Matt Urich on the "Periodic Table of SF/F/H Authors" is the topic for the February meeting. I don't know what is covered by this topic in a literary sense, but I am familiar with the one used in chemistry. It's a useful way for chemists to group the elements by their properties. It also appeals to the human mania for placing things in order. I sometimes wonder if the creation of lists, tables, and classifications is the determining characteristic of Homo sapiens. Homo sapiens, of course, is the name for human beings in the system devised by Carolus Linnaeus in 1735 for naming living things. Biologists have happily used it ever since.

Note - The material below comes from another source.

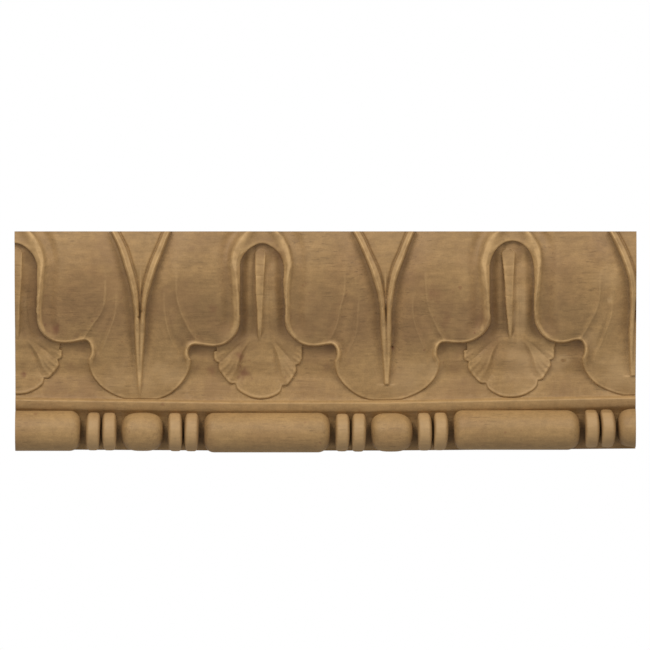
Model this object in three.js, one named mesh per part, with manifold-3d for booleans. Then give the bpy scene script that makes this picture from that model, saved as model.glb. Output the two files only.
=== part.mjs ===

Publishers and stores also place books into categories. Romance readers can go straight to the shelves with romance novels without encountering Crime and Punishment. Science fiction fans can avoid poetry.
Then there are specific sections for science fiction, fantasy, and horror. Which lead to sub-genre such as hard science fiction and urban fantasy. All of this sounds very neat and efficient, except it doesn't really work.
The Lord of the Rings is fantasy. So are The Iron Dragon's Daughter, The War for the Oaks, and Perdito Street Station. Run that last one by me again. It has no hobbits, no elves, no dragons, and no medieval setting. The characters use a form of magic, but they're living on another planet. What about The Book of Ash? The double story line includes: first, the story of Ash, a female mercenary in mid-fifteenth century Burgundy, and, second, a researcher from the near future writing a scholarly history of Ash. The title of the first volume of The Book of Ash is A Secret History. The book could be classified as a secret history, or alternate history, or even science fiction. If you look for it, it's in the fantasy section.
Neal Stephenson's The Diamond Age is science fiction. In a future where nanotech has changed the world, a young girl is given a stolen book by her brother. The book gives her entry to an enchanted world where she sets out on a quest for the twelve keys. The plot would work as fantasy except for the technology.
Are ghost stories horror or fantasy? Easy, the dark scary ones are horror and the comic ones are fantasy. Except when a woman washing the evening dishes is talking to her long dead grandmother. Then it's magic realism. So the category of ghost stories includes horror, comedy, and magic realism.
I'm sure PARSEC members can come up with many more examples of their own. As for biology, long-legged water birds were once thought to be more closely related to each other than to other birds. The long legs came first, and then the different species branched off. Closer examination changed this view. But the use of genetic analysis changed it even more. The long-legged pink flamingo's closest living relative is a bird called the grebe. Grebes resemble loons. They are short-legged, awkward on land, and plain brown.
So classification is more complicated than people once thought. Except for my last category of books, the recommended book. When a friend says, "This is a good book. You'll like it."
See you at the meeting!
Remember, it is a new year, and your annual PARSEC dues are due. We haven't raised dues in many years, so be conscientious and pay yours so that we don't have to raise them for next year! -- The Treasurer
Barton Paul Levenson sold "The Closet" to ChiZine.
Mary Soon Lee sold the poems "First Impact" and "Art Will Be Appreciated" to The Magazine of Speculative Poetry. Her poem "Backwards" appeared in Star*Line 25.6.
Tim Esaias had a review of Tom Standage's nonfiction book, The Turk, in The The New York Review of Science Fiction. He also had a poem in Star*Line 25.6: "First 3-Year-Old to Pitch a Major League Game".